- _The request_: The data must be written out once more, precisely as given.

- _Information shown_:
[Begin]

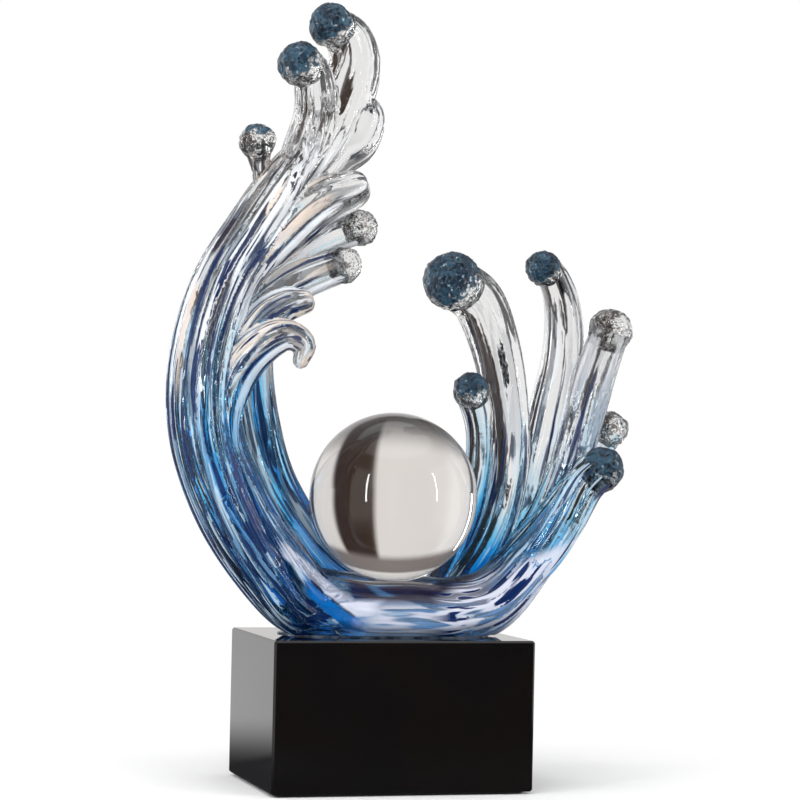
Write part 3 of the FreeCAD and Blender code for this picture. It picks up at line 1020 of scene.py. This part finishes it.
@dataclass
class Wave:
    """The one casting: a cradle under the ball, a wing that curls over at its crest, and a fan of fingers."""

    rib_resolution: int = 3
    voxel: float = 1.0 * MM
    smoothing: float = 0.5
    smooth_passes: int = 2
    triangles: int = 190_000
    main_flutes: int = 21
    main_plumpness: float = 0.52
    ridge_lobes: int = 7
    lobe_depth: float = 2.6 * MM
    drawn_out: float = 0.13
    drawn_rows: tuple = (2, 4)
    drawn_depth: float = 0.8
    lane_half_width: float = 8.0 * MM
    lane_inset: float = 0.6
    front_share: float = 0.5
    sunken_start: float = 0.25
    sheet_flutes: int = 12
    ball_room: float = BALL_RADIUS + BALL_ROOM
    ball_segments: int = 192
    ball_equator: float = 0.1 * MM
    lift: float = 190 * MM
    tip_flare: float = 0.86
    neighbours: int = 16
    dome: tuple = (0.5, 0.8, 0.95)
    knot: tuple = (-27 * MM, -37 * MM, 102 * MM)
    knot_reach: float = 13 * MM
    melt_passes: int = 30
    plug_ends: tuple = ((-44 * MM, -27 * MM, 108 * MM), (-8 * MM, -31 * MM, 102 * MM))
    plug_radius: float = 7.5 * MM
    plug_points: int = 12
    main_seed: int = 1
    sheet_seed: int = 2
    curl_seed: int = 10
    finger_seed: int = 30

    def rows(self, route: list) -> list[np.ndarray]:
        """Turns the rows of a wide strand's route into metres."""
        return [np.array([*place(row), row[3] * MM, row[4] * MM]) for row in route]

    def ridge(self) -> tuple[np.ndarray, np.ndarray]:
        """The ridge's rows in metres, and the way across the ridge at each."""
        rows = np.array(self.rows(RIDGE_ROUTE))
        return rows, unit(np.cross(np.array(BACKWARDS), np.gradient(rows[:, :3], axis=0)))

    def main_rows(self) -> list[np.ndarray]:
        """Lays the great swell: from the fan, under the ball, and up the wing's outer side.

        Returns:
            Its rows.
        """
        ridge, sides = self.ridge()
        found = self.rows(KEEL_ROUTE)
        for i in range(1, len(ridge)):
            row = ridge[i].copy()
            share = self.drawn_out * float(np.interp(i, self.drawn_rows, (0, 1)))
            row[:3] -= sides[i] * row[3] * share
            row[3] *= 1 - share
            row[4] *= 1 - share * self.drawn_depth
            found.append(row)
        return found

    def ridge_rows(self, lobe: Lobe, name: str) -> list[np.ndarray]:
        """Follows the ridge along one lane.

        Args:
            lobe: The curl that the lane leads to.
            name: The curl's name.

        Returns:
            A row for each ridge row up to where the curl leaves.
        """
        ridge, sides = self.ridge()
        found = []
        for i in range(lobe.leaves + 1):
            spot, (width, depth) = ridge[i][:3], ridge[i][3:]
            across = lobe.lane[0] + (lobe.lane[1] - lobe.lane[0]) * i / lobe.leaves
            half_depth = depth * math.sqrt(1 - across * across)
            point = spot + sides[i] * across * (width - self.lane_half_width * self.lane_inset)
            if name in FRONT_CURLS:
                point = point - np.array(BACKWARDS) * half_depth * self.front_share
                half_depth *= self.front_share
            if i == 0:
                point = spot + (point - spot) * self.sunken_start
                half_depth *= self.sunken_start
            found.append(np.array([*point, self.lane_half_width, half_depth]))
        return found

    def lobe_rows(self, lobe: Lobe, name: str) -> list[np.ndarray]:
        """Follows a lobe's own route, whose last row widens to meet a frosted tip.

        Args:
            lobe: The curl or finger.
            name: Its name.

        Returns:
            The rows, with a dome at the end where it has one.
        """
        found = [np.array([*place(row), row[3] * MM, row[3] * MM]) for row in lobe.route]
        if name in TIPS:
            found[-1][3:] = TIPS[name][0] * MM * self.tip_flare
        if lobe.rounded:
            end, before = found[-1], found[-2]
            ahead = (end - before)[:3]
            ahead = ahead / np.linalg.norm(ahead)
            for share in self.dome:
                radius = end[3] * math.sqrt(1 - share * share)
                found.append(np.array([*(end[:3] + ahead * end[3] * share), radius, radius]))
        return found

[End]

- _Result of this task_:
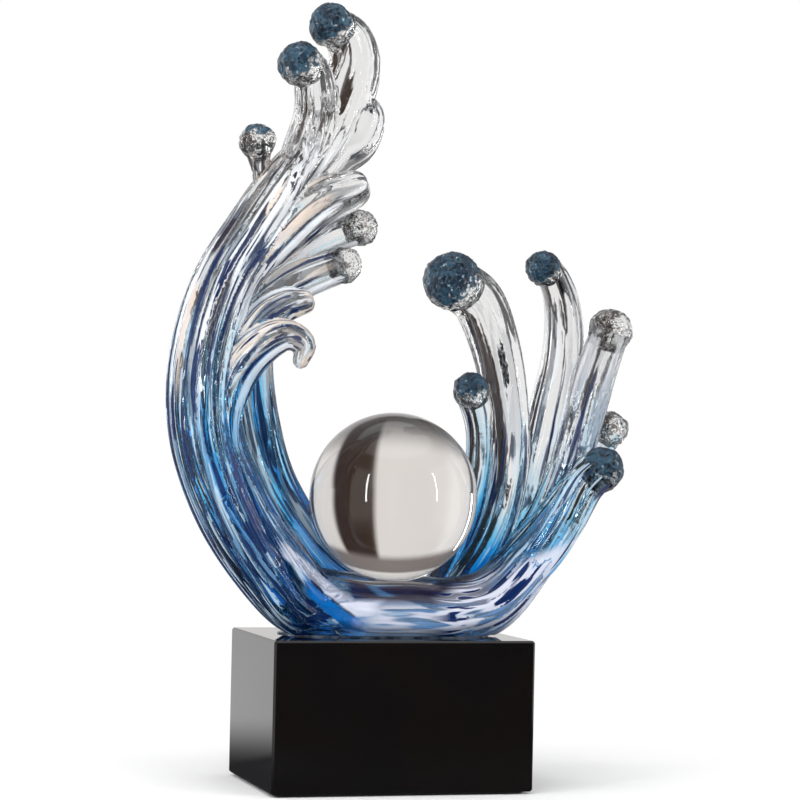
Write part 3 of the FreeCAD and Blender code for this picture. It picks up at line 1020 of scene.py. This part finishes it.
@dataclass
class Wave:
    """The one casting: a cradle under the ball, a wing that curls over at its crest, and a fan of fingers."""

    rib_resolution: int = 3
    voxel: float = 1.0 * MM
    smoothing: float = 0.5
    smooth_passes: int = 2
    triangles: int = 190_000
    main_flutes: int = 21
    main_plumpness: float = 0.52
    ridge_lobes: int = 7
    lobe_depth: float = 2.6 * MM
    drawn_out: float = 0.13
    drawn_rows: tuple = (2, 4)
    drawn_depth: float = 0.8
    lane_half_width: float = 8.0 * MM
    lane_inset: float = 0.6
    front_share: float = 0.5
    sunken_start: float = 0.25
    sheet_flutes: int = 12
    ball_room: float = BALL_RADIUS + BALL_ROOM
    ball_segments: int = 192
    ball_equator: float = 0.1 * MM
    lift: float = 190 * MM
    tip_flare: float = 0.86
    neighbours: int = 16
    dome: tuple = (0.5, 0.8, 0.95)
    knot: tuple = (-27 * MM, -37 * MM, 102 * MM)
    knot_reach: float = 13 * MM
    melt_passes: int = 30
    plug_ends: tuple = ((-44 * MM, -27 * MM, 108 * MM), (-8 * MM, -31 * MM, 102 * MM))
    plug_radius: float = 7.5 * MM
    plug_points: int = 12
    main_seed: int = 1
    sheet_seed: int = 2
    curl_seed: int = 10
    finger_seed: int = 30

    def rows(self, route: list) -> list[np.ndarray]:
        """Turns the rows of a wide strand's route into metres."""
        return [np.array([*place(row), row[3] * MM, row[4] * MM]) for row in route]

    def ridge(self) -> tuple[np.ndarray, np.ndarray]:
        """The ridge's rows in metres, and the way across the ridge at each."""
        rows = np.array(self.rows(RIDGE_ROUTE))
        return rows, unit(np.cross(np.array(BACKWARDS), np.gradient(rows[:, :3], axis=0)))

    def main_rows(self) -> list[np.ndarray]:
        """Lays the great swell: from the fan, under the ball, and up the wing's outer side.

        Returns:
            Its rows.
        """
        ridge, sides = self.ridge()
        found = self.rows(KEEL_ROUTE)
        for i in range(1, len(ridge)):
            row = ridge[i].copy()
            share = self.drawn_out * float(np.interp(i, self.drawn_rows, (0, 1)))
            row[:3] -= sides[i] * row[3] * share
            row[3] *= 1 - share
            row[4] *= 1 - share * self.drawn_depth
            found.append(row)
        return found

    def ridge_rows(self, lobe: Lobe, name: str) -> list[np.ndarray]:
        """Follows the ridge along one lane.

        Args:
            lobe: The curl that the lane leads to.
            name: The curl's name.

        Returns:
            A row for each ridge row up to where the curl leaves.
        """
        ridge, sides = self.ridge()
        found = []
        for i in range(lobe.leaves + 1):
            spot, (width, depth) = ridge[i][:3], ridge[i][3:]
            across = lobe.lane[0] + (lobe.lane[1] - lobe.lane[0]) * i / lobe.leaves
            half_depth = depth * math.sqrt(1 - across * across)
            point = spot + sides[i] * across * (width - self.lane_half_width * self.lane_inset)
            if name in FRONT_CURLS:
                point = point - np.array(BACKWARDS) * half_depth * self.front_share
                half_depth *= self.front_share
            if i == 0:
                point = spot + (point - spot) * self.sunken_start
                half_depth *= self.sunken_start
            found.append(np.array([*point, self.lane_half_width, half_depth]))
        return found

    def lobe_rows(self, lobe: Lobe, name: str) -> list[np.ndarray]:
        """Follows a lobe's own route, whose last row widens to meet a frosted tip.

        Args:
            lobe: The curl or finger.
            name: Its name.

        Returns:
            The rows, with a dome at the end where it has one.
        """
        found = [np.array([*place(row), row[3] * MM, row[3] * MM]) for row in lobe.route]
        if name in TIPS:
            found[-1][3:] = TIPS[name][0] * MM * self.tip_flare
        if lobe.rounded:
            end, before = found[-1], found[-2]
            ahead = (end - before)[:3]
            ahead = ahead / np.linalg.norm(ahead)
            for share in self.dome:
                radius = end[3] * math.sqrt(1 - share * share)
                found.append(np.array([*(end[:3] + ahead * end[3] * share), radius, radius]))
        return found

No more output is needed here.